**Exercise directions**
Copy out each line below that has the word "sorted" in it.

**Information provided**
++++++++++

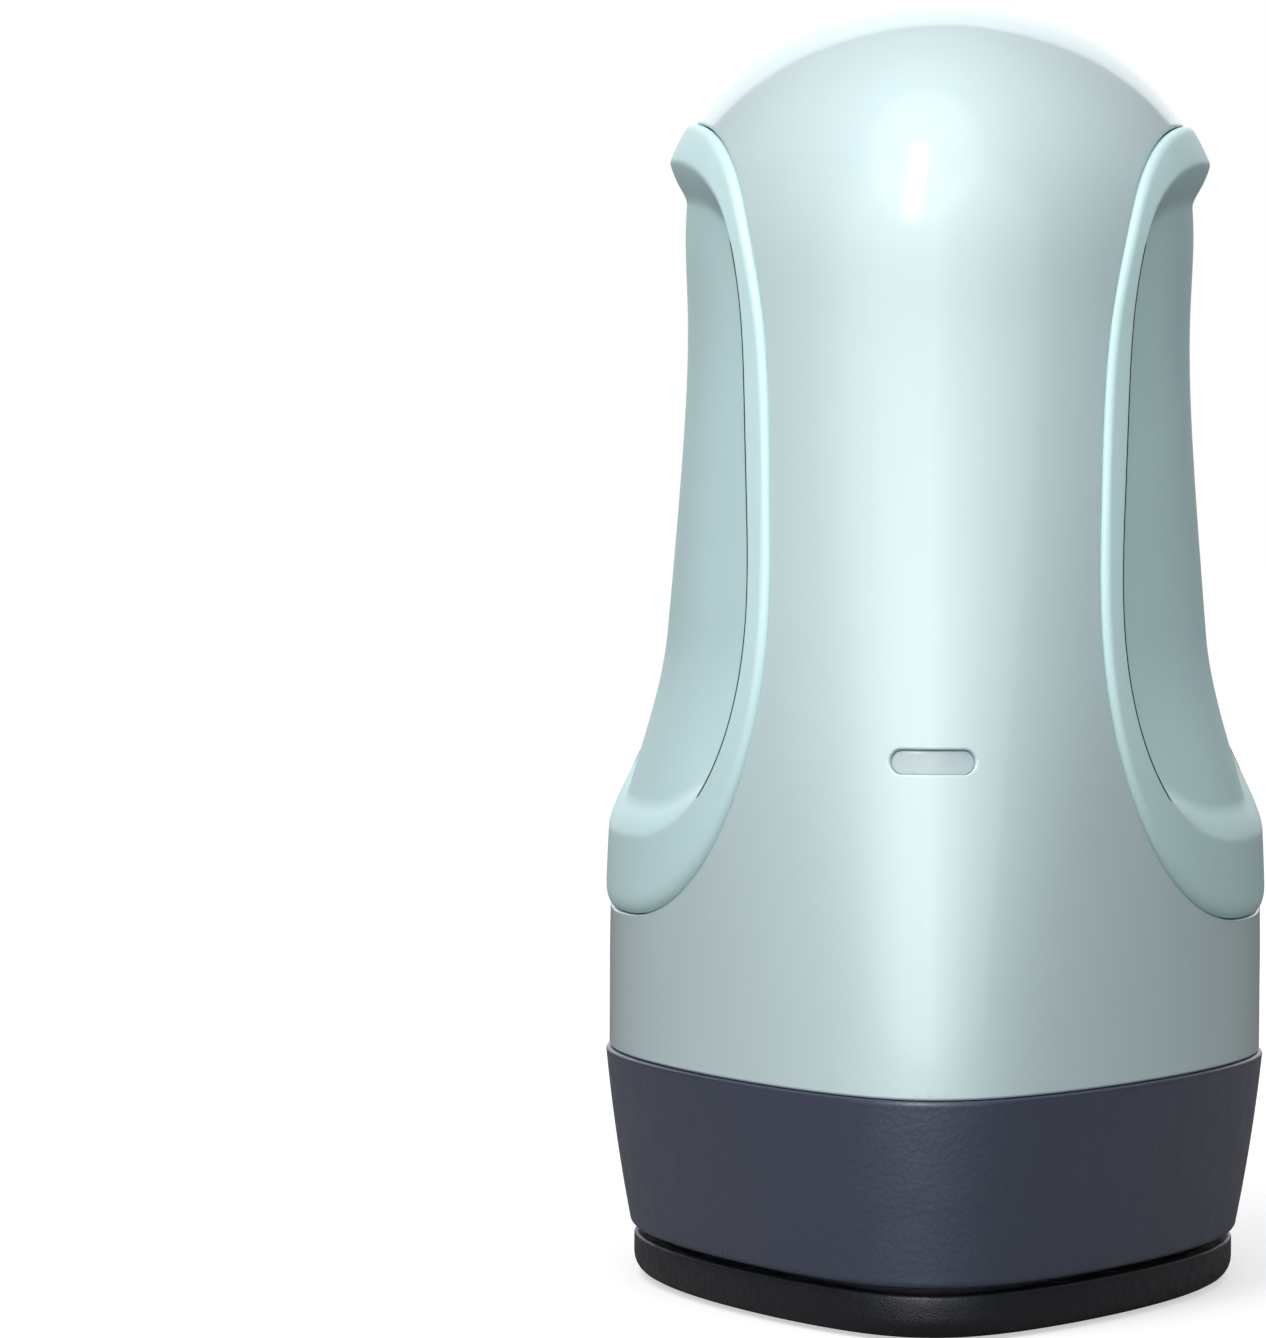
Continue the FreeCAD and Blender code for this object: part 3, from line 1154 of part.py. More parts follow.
# ================================================================ the whole part
def build():
    opening = side_prism(0.0, 0.0)
    cores = [opening, mirrored(opening)]
    grip = right_grip()
    parts = {
        "base_tray": base_tray(),
        "base_liner": base_liner(),
        "base_feet": base_feet(),
        "heat_plate": heat_plate(),
        "heating_element": heating_element(),
        "element_ceramics": element_ceramics(),
        "element_tabs": element_tabs(),
        "temperature_sensor": temperature_sensor(),
        "thermal_fuse": thermal_fuse(),
        "probe_clips": probe_clips(),
        "plate_bushings": plate_bushings(),
        "plate_screws": plate_screws(),
        "collar": collar(),
        "insulation_pad": insulation_pad(),
        "heat_shield": heat_shield(),
        "deck_plate": deck_plate(),
        "collar_seal": collar_seal(),
        "front_shell": front_shell(cores),
        "rear_shell": rear_shell(cores),
        "right_grip": grip,
        "left_grip": mirrored(grip),
        "shell_screws": shell_screws(),
        "top_screw": top_screw(),
        "indicator_lens": indicator_lens(),
        "indicator_led": indicator_led(),
        "indicator_board": indicator_board(),
        "indicator_screws": indicator_screws(),
        "power_button": power_button(),
        "cord_gland": cord_gland(),
        "cord_clamp": cord_clamp(),
        "clamp_screws": clamp_screws(),
        "board_frame": board_frame(),
        "frame_screws": frame_screws(),
        "control_board": control_board(),
        "board_screws": board_screws(),
        "power_switch": power_switch(),
        "relay": relay(),
        "supply_capacitor": supply_capacitor(),
        "film_capacitor": film_capacitor(),
        "controller_chip": controller_chip(),
        "terminal_block": terminal_block(),
        "board_fuse": board_fuse(),
        "fuse_clips": fuse_clips(),
        "lead_connector": lead_connector(),
        "heater_leads": heater_leads(),
        "sensor_leads": sensor_leads(),
        "indicator_leads": indicator_leads(),
    }
    os.makedirs("parts", exist_ok=True)
    for name, shape in parts.items():
        print(name, len(shape.Solids), "valid" if shape.isValid() else "NOT VALID", round(shape.Volume, 1))
        shape.exportStep(f"parts/{name}.step")


build()
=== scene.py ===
"""Mini handheld heat press: its outer pieces, finishes, light and camera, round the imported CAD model."""
import json
import math

import bmesh
import bpy
import numpy as np
from mathutils import Matrix, Vector

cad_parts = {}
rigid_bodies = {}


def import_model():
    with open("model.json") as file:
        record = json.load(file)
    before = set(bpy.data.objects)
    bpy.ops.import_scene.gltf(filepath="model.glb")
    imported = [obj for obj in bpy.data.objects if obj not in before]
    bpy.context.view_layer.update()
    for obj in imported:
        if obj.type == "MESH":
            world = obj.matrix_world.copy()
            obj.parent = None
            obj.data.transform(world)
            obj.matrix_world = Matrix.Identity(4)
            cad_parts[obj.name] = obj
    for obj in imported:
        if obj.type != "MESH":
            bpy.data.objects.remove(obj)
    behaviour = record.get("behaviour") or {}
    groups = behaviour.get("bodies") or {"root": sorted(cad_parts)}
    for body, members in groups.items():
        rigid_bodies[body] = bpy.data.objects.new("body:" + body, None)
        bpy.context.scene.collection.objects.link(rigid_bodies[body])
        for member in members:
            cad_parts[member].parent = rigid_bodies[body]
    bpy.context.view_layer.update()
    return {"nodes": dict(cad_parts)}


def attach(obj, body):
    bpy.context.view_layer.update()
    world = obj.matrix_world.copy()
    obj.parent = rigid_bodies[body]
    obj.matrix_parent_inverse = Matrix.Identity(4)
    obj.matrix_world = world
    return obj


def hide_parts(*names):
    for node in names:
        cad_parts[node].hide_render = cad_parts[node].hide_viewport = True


for thing in list(bpy.data.objects):
    bpy.data.objects.remove(thing)
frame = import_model()

# ------------------------------------------------------------------ shape values, in millimetres
# plan outlines, low at the collar and high at the dome. A half is a half-width and a half-length.
NOSE_LOW, NOSE_HIGH = 0.55, 0.80  # how blunt the nose is
HEEL_LOW, HEEL_HIGH = 0.80, 0.38  # how much the outline gains towards its heel
HEEL_ROUNDING = 0.12
RING_POINTS = 720

# stand
TRAY_HALF = (29.5, 47.0)
TRAY_LOW, TRAY_TOP = 0.35, 4.35
TRAY_RIM = 1.6
TRAY_FOOT_RISE = 1.9
LINER_LOW = 2.7

# collar, and the ledge inside it
COLLAR_HALF = (32.45, 50.0)
COLLAR_LOW, COLLAR_TOP = 5.0, 22.5
COLLAR_WALL = 2.4
COLLAR_FOOT_RADIUS = 0.8
COLLAR_TAPER, COLLAR_BEND = 0.10, 0.003
LEDGE_LOW, LEDGE_TOP = 13.05, 15.05
LEDGE_HOLE_HALF, LEDGE_HOLE_Y = (17.0, 33.0), 5.0

# housing
SKIRT_BOTTOM, SKIRT_TOP = 22.8, 31.0
SKIRT_HALF = (32.1, 49.65)
SPRING = 100.0  # the height at which the dome begins
DOME_HALF = (28.0, 38.0)
DOME_RISE = 24.98
DOME_FULLNESS = 0.15
SOFT_REACH, SOFT_BEND, SOFT_FADE = 5.5, 0.045, 12.0  # the soft start of the dome's curve
POLE = SPRING + DOME_RISE * math.pi / 2
SPLIT_Y, SPLIT_HALF_GAP = 12.0, 0.04  # the joint between the shells
SHELL_EDGE = 2.2  # how deep the shells' edges are turned in
SHELL_ROWS = (70, 190, 120)  # beside the middle line above and below the shoulder, and beside the lower edge
SHELL_COLUMNS = 45
SHOULDER_Z = 108
CRISP_SHARE = 0.94  # how close to the joint the shells' last row but one lies
# the shells' skin beside a grip's rim: distance from the rim, and height above the housing's form
RIM_STEPS = (
    (0, -SHELL_EDGE), (0, -0.25), (0.03, -0.13), (0.12, -0.035), (0.25, 0), (0.6, 0), (1.2, 0), (2.0, 0)
)
SPLIT_EDGE = (0.0, 0.04, 0.12, SHELL_EDGE)  # depths of the edge at the joint
# the lower edge: depth inwards, and height above it
SKIRT_EDGE = ((0.0, 0.0), (0.04, -0.1), (0.15, -0.2), (0.3, -0.24), (SHELL_EDGE, -0.24))

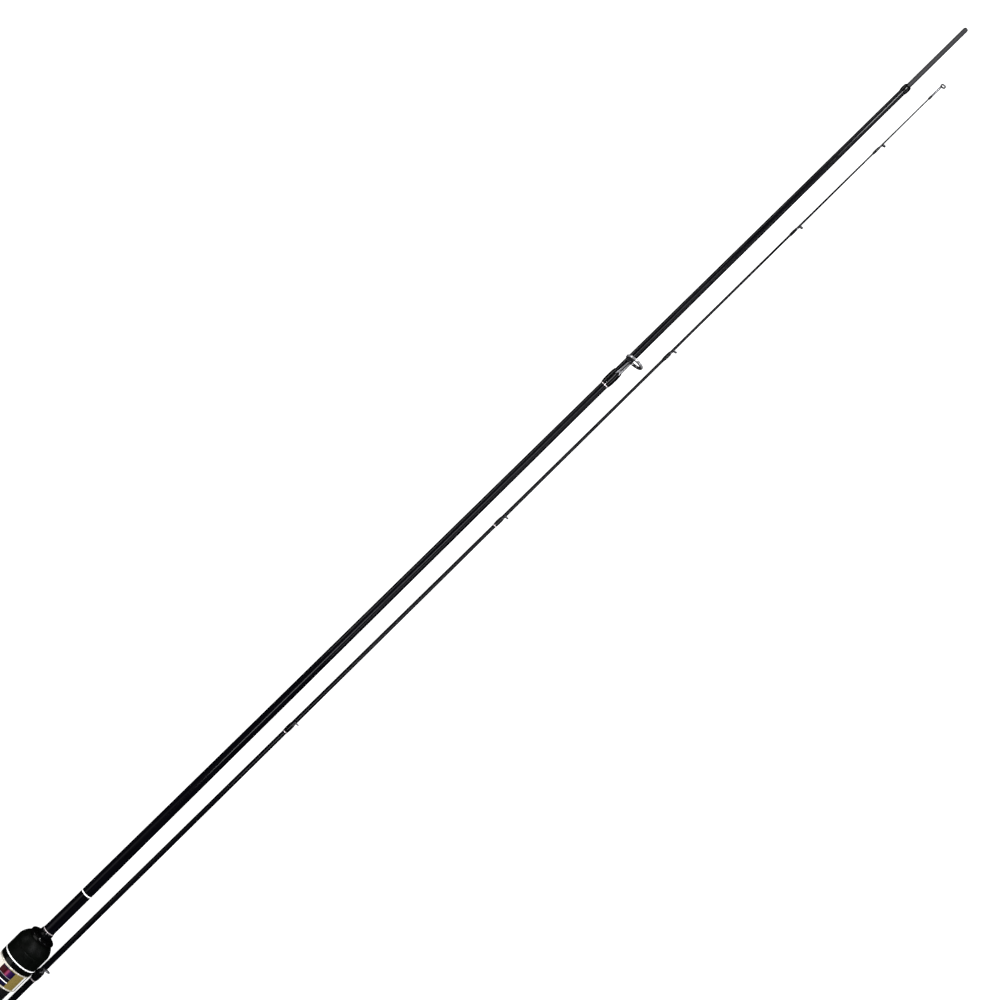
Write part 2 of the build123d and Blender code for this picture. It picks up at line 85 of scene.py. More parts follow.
SAME_STATION = 2e-6  # vertices closer along the axis than this lie on one ring
STEP_HEIGHT = 2e-5  # a ring with radii further apart than this is a step in the outline
BORE_MARGIN = 1e-5  # a bore is at least this much smaller than the outline
OUTWARD = 0.02  # how far a face's normal must lean away from the axis to be on the outside


def outer_line(node):
    """A turned node's outline as (station, radius), with its steps, and the bore's radius at both ends"""
    mesh = frame["nodes"][node].data
    axis = axis_of(node)
    stations, radii = stations_and_radii(node)
    outside = set()
    for polygon in mesh.polygons:
        out = Vector((0, polygon.center.y - axis.y, polygon.center.z - axis.z))
        if out.length > 0 and polygon.normal.dot(out.normalized()) > OUTWARD:
            outside.update(polygon.vertices)
    outside = np.array(sorted(outside))
    order = outside[np.argsort(stations[outside])]
    starts = np.flatnonzero(np.diff(stations[order], prepend=-9) > SAME_STATION)
    line = []
    for group in np.split(order, starts[1:]):
        levels = sorted({round(float(radius), 6) for radius in radii[group]})
        levels = [levels[0], levels[-1]] if levels[-1] - levels[0] > STEP_HEIGHT else [levels[-1]]
        if line and len(levels) == 2 and abs(levels[0] - line[-1][1]) > abs(levels[1] - line[-1][1]):
            levels.reverse()
        line += [(float(stations[group[0]]), level) for level in levels]
    ends = []
    for end, outer in ((stations.min(), line[0][1]), (stations.max(), line[-1][1])):
        bore = float(radii[np.abs(stations - end) < SAME_STATION].min())
        ends.append(bore if bore < outer - BORE_MARGIN else 0.0)
    return line, ends


def radius_of(line, station):
    return float(np.interp(station, [x for x, _ in line], [r for _, r in line]))


# ---- Making meshes ----


WELD = 1e-8  # vertices closer than this are one
SHORTEST_EDGE = 1e-9
SHARP = radians(38)  # an edge that turns further than this stays sharp


def finish_mesh(name, vertices, faces):
    """A new object from vertices and faces, welded, with smooth faces and its hard edges marked"""
    mesh = bpy.data.meshes.new(name)
    mesh.from_pydata(vertices, [], faces)
    bm = bmesh.new()
    bm.from_mesh(mesh)
    bmesh.ops.remove_doubles(bm, verts=bm.verts, dist=WELD)
    bmesh.ops.dissolve_degenerate(bm, edges=bm.edges, dist=SHORTEST_EDGE)
    bmesh.ops.recalc_face_normals(bm, faces=bm.faces)
    mark_smooth(bm, SHARP)
    bm.to_mesh(mesh)
    bm.free()
    piece = bpy.data.objects.new(name, mesh)
    bpy.context.scene.collection.objects.link(piece)
    return piece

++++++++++

**The response**
    groups = behaviour.get("bodies") or {"root": sorted(cad_parts)}
    outside = np.array(sorted(outside))
        levels = sorted({round(float(radius), 6) for radius in radii[group]})